▶ Stated exercise: Write each line out again exactly as written.

** begin Data segment **

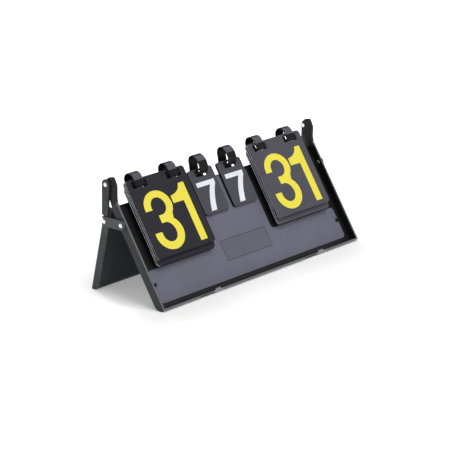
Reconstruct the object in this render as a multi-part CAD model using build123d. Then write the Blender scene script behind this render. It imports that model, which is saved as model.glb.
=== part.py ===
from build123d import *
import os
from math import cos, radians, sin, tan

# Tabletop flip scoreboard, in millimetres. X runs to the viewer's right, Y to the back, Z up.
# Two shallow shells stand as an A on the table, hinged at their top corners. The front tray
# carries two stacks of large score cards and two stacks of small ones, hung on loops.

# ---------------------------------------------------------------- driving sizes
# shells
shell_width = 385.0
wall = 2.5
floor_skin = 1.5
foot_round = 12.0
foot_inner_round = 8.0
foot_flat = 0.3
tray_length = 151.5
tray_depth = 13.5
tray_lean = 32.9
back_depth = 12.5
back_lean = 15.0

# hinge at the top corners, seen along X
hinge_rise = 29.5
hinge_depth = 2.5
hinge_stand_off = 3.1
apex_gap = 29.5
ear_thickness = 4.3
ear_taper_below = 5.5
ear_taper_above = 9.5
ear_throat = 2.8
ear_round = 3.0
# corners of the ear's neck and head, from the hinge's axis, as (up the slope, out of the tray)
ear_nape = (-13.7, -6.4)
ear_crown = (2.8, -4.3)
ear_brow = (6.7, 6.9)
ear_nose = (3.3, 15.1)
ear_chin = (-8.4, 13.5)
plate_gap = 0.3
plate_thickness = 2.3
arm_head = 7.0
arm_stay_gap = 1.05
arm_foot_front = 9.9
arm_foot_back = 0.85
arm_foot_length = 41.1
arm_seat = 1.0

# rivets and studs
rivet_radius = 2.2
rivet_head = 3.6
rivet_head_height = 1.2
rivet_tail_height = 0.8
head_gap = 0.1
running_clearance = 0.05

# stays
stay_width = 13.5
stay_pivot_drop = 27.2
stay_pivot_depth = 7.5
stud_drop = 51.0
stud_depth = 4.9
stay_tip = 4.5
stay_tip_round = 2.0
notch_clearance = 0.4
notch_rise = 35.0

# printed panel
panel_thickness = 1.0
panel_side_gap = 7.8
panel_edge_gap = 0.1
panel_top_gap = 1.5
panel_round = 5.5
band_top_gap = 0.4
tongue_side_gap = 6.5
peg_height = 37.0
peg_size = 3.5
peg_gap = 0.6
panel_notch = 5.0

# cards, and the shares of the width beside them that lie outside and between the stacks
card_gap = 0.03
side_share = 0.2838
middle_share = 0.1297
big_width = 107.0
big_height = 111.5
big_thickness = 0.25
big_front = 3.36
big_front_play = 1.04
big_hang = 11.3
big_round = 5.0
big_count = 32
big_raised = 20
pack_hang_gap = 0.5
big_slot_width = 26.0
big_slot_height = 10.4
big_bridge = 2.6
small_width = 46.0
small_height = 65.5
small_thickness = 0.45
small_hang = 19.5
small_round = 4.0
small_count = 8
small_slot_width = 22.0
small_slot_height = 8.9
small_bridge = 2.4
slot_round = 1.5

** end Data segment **

▶ Result of the exercise:
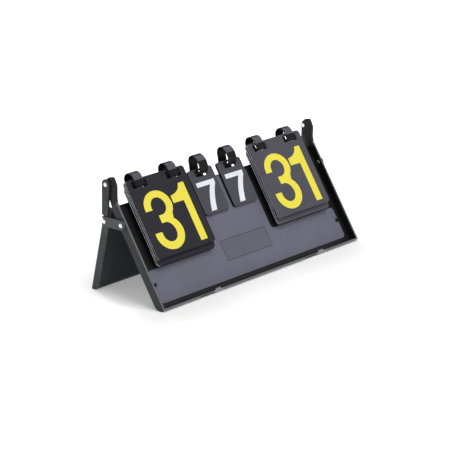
Reconstruct the object in this render as a multi-part CAD model using build123d. Then write the Blender scene script behind this render. It imports that model, which is saved as model.glb.
=== part.py ===
from build123d import *
import os
from math import cos, radians, sin, tan

# Tabletop flip scoreboard, in millimetres. X runs to the viewer's right, Y to the back, Z up.
# Two shallow shells stand as an A on the table, hinged at their top corners. The front tray
# carries two stacks of large score cards and two stacks of small ones, hung on loops.

# ---------------------------------------------------------------- driving sizes
# shells
shell_width = 385.0
wall = 2.5
floor_skin = 1.5
foot_round = 12.0
foot_inner_round = 8.0
foot_flat = 0.3
tray_length = 151.5
tray_depth = 13.5
tray_lean = 32.9
back_depth = 12.5
back_lean = 15.0

# hinge at the top corners, seen along X
hinge_rise = 29.5
hinge_depth = 2.5
hinge_stand_off = 3.1
apex_gap = 29.5
ear_thickness = 4.3
ear_taper_below = 5.5
ear_taper_above = 9.5
ear_throat = 2.8
ear_round = 3.0
# corners of the ear's neck and head, from the hinge's axis, as (up the slope, out of the tray)
ear_nape = (-13.7, -6.4)
ear_crown = (2.8, -4.3)
ear_brow = (6.7, 6.9)
ear_nose = (3.3, 15.1)
ear_chin = (-8.4, 13.5)
plate_gap = 0.3
plate_thickness = 2.3
arm_head = 7.0
arm_stay_gap = 1.05
arm_foot_front = 9.9
arm_foot_back = 0.85
arm_foot_length = 41.1
arm_seat = 1.0

# rivets and studs
rivet_radius = 2.2
rivet_head = 3.6
rivet_head_height = 1.2
rivet_tail_height = 0.8
head_gap = 0.1
running_clearance = 0.05

# stays
stay_width = 13.5
stay_pivot_drop = 27.2
stay_pivot_depth = 7.5
stud_drop = 51.0
stud_depth = 4.9
stay_tip = 4.5
stay_tip_round = 2.0
notch_clearance = 0.4
notch_rise = 35.0

# printed panel
panel_thickness = 1.0
panel_side_gap = 7.8
panel_edge_gap = 0.1
panel_top_gap = 1.5
panel_round = 5.5
band_top_gap = 0.4
tongue_side_gap = 6.5
peg_height = 37.0
peg_size = 3.5
peg_gap = 0.6
panel_notch = 5.0

# cards, and the shares of the width beside them that lie outside and between the stacks
card_gap = 0.03
side_share = 0.2838
middle_share = 0.1297
big_width = 107.0
big_height = 111.5
big_thickness = 0.25
big_front = 3.36
big_front_play = 1.04
big_hang = 11.3
big_round = 5.0
big_count = 32
big_raised = 20
pack_hang_gap = 0.5
big_slot_width = 26.0
big_slot_height = 10.4
big_bridge = 2.6
small_width = 46.0
small_height = 65.5
small_thickness = 0.45
small_hang = 19.5
small_round = 4.0
small_count = 8
small_slot_width = 22.0
small_slot_height = 8.9
small_bridge = 2.4
slot_round = 1.5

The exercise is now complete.